My data looks like this

{
"start_time" : "2017-11-09T21:15:51.906Z"
.
.
.
}

What I need to do is to grab the value in start_time and put that into the @timestamp field. So I started with the simple stuff, like using mutate to simply replace the value in @timestamp with start_time. Of course, that fails because @timestamp is a Timestamp and start_time is a string...

Digging further I read a bunch of stuff on S/O and elsewhere that said I should be able to use the filter:date to parse the date in my string and assign that to @timestamp.
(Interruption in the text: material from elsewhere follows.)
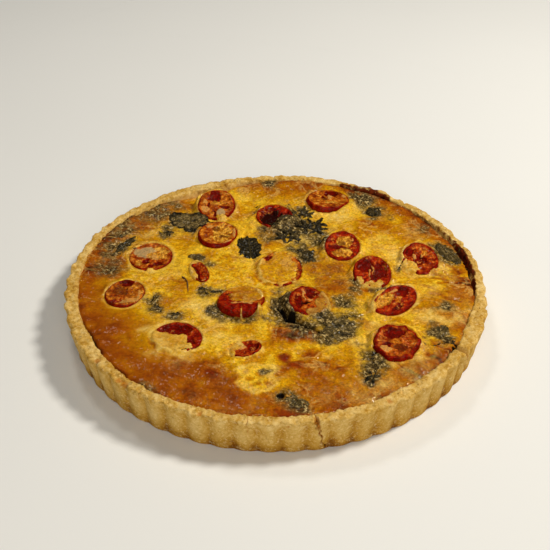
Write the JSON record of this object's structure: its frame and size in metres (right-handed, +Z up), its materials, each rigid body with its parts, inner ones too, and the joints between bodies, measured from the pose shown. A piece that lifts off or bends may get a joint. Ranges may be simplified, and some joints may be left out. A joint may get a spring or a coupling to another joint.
{
  "type": "quiche",
  "caption": "Round quiche: a fluted shortcrust case filled with golden baked custard and cheese, with tomato slices and wilted green leaves in its browned top.",
  "frame": {"origin": "middle of the pastry case's flat underside", "axes": "+Z up; -Y towards the front, near the full-height crack in the case; +X to the right as seen from the front"},
  "size_m": [0.276, 0.2758, 0.0306],
  "materials": {
    "crust": "dry, crumbly baked pastry",
    "filling": "oily, browned custard and melted cheese",
    "tomato": "moist, shrivelled tomato",
    "leaf": "wilted leaf, slightly oily"
  },
  "bodies": {
    "root": {"crust": "crust", "filling": "filling", "tomato_slice_01": "tomato", "tomato_slice_02": "tomato", "tomato_slice_03": "tomato", "tomato_slice_04": "tomato", "tomato_slice_05": "tomato", "tomato_slice_06": "tomato", "tomato_slice_07": "tomato", "tomato_slice_08": "tomato", "tomato_slice_09": "tomato", "tomato_slice_10": "tomato", "tomato_slice_11": "tomato", "tomato_slice_12": "tomato", "tomato_slice_13": "tomato", "tomato_slice_14": "tomato", "tomato_slice_15": "tomato", "tomato_slice_16": "tomato", "tomato_slice_17": "tomato", "leaf_piece_01": "leaf", "leaf_piece_02": "leaf", "leaf_piece_03": "leaf", "leaf_piece_04": "leaf", "leaf_piece_05": "leaf", "leaf_piece_06": "leaf", "leaf_piece_07": "leaf", "leaf_piece_08": "leaf", "leaf_piece_09": "leaf", "leaf_piece_10": "leaf", "leaf_piece_11": "leaf", "parsley_leaf_01": "leaf", "parsley_leaf_02": "leaf", "parsley_leaf_03": "leaf"}
  },
  "joints": []
}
So far nothing that I've tried using the date parsing stuff has worked.

I tried this:

date {
match => ["start_time", "yyyy-MM-ddTHH:mm:ss.SSSZ", "ISO8601" ]
target => @timestamp
}

This gives me an error before logstash even gets running:

Cannot load an invalid configuration {:reason=>"Illegal pattern
component: T"}

So then I tried:

date {
match => ["start_time", "%{TIMESTAMP_ISO8601}"]
target => "@timestamp"
}

I get the same response from this.

Finally, I tried:

date {
match => ["start_time", "ISO8601"]
target => "@timestamp"
}

This one at least allows logstash to start, but when an event is delivered, I get a resulting payload containing

"tags":["_dateparsefailure"]

No other stack trace or anything, just that...

Can someone point me in the right direction?

Edit: After more searching I tried the following (allowing for the T char in my date string):

date {
match => ["start_time", "yyyy-MM-dd'T'HH:mm:ss.SSSZ", "ISO8601"]
target => "@timestamp"
}

Unfortunately, while this starts up ok, I still get the _dateparsefailure tag.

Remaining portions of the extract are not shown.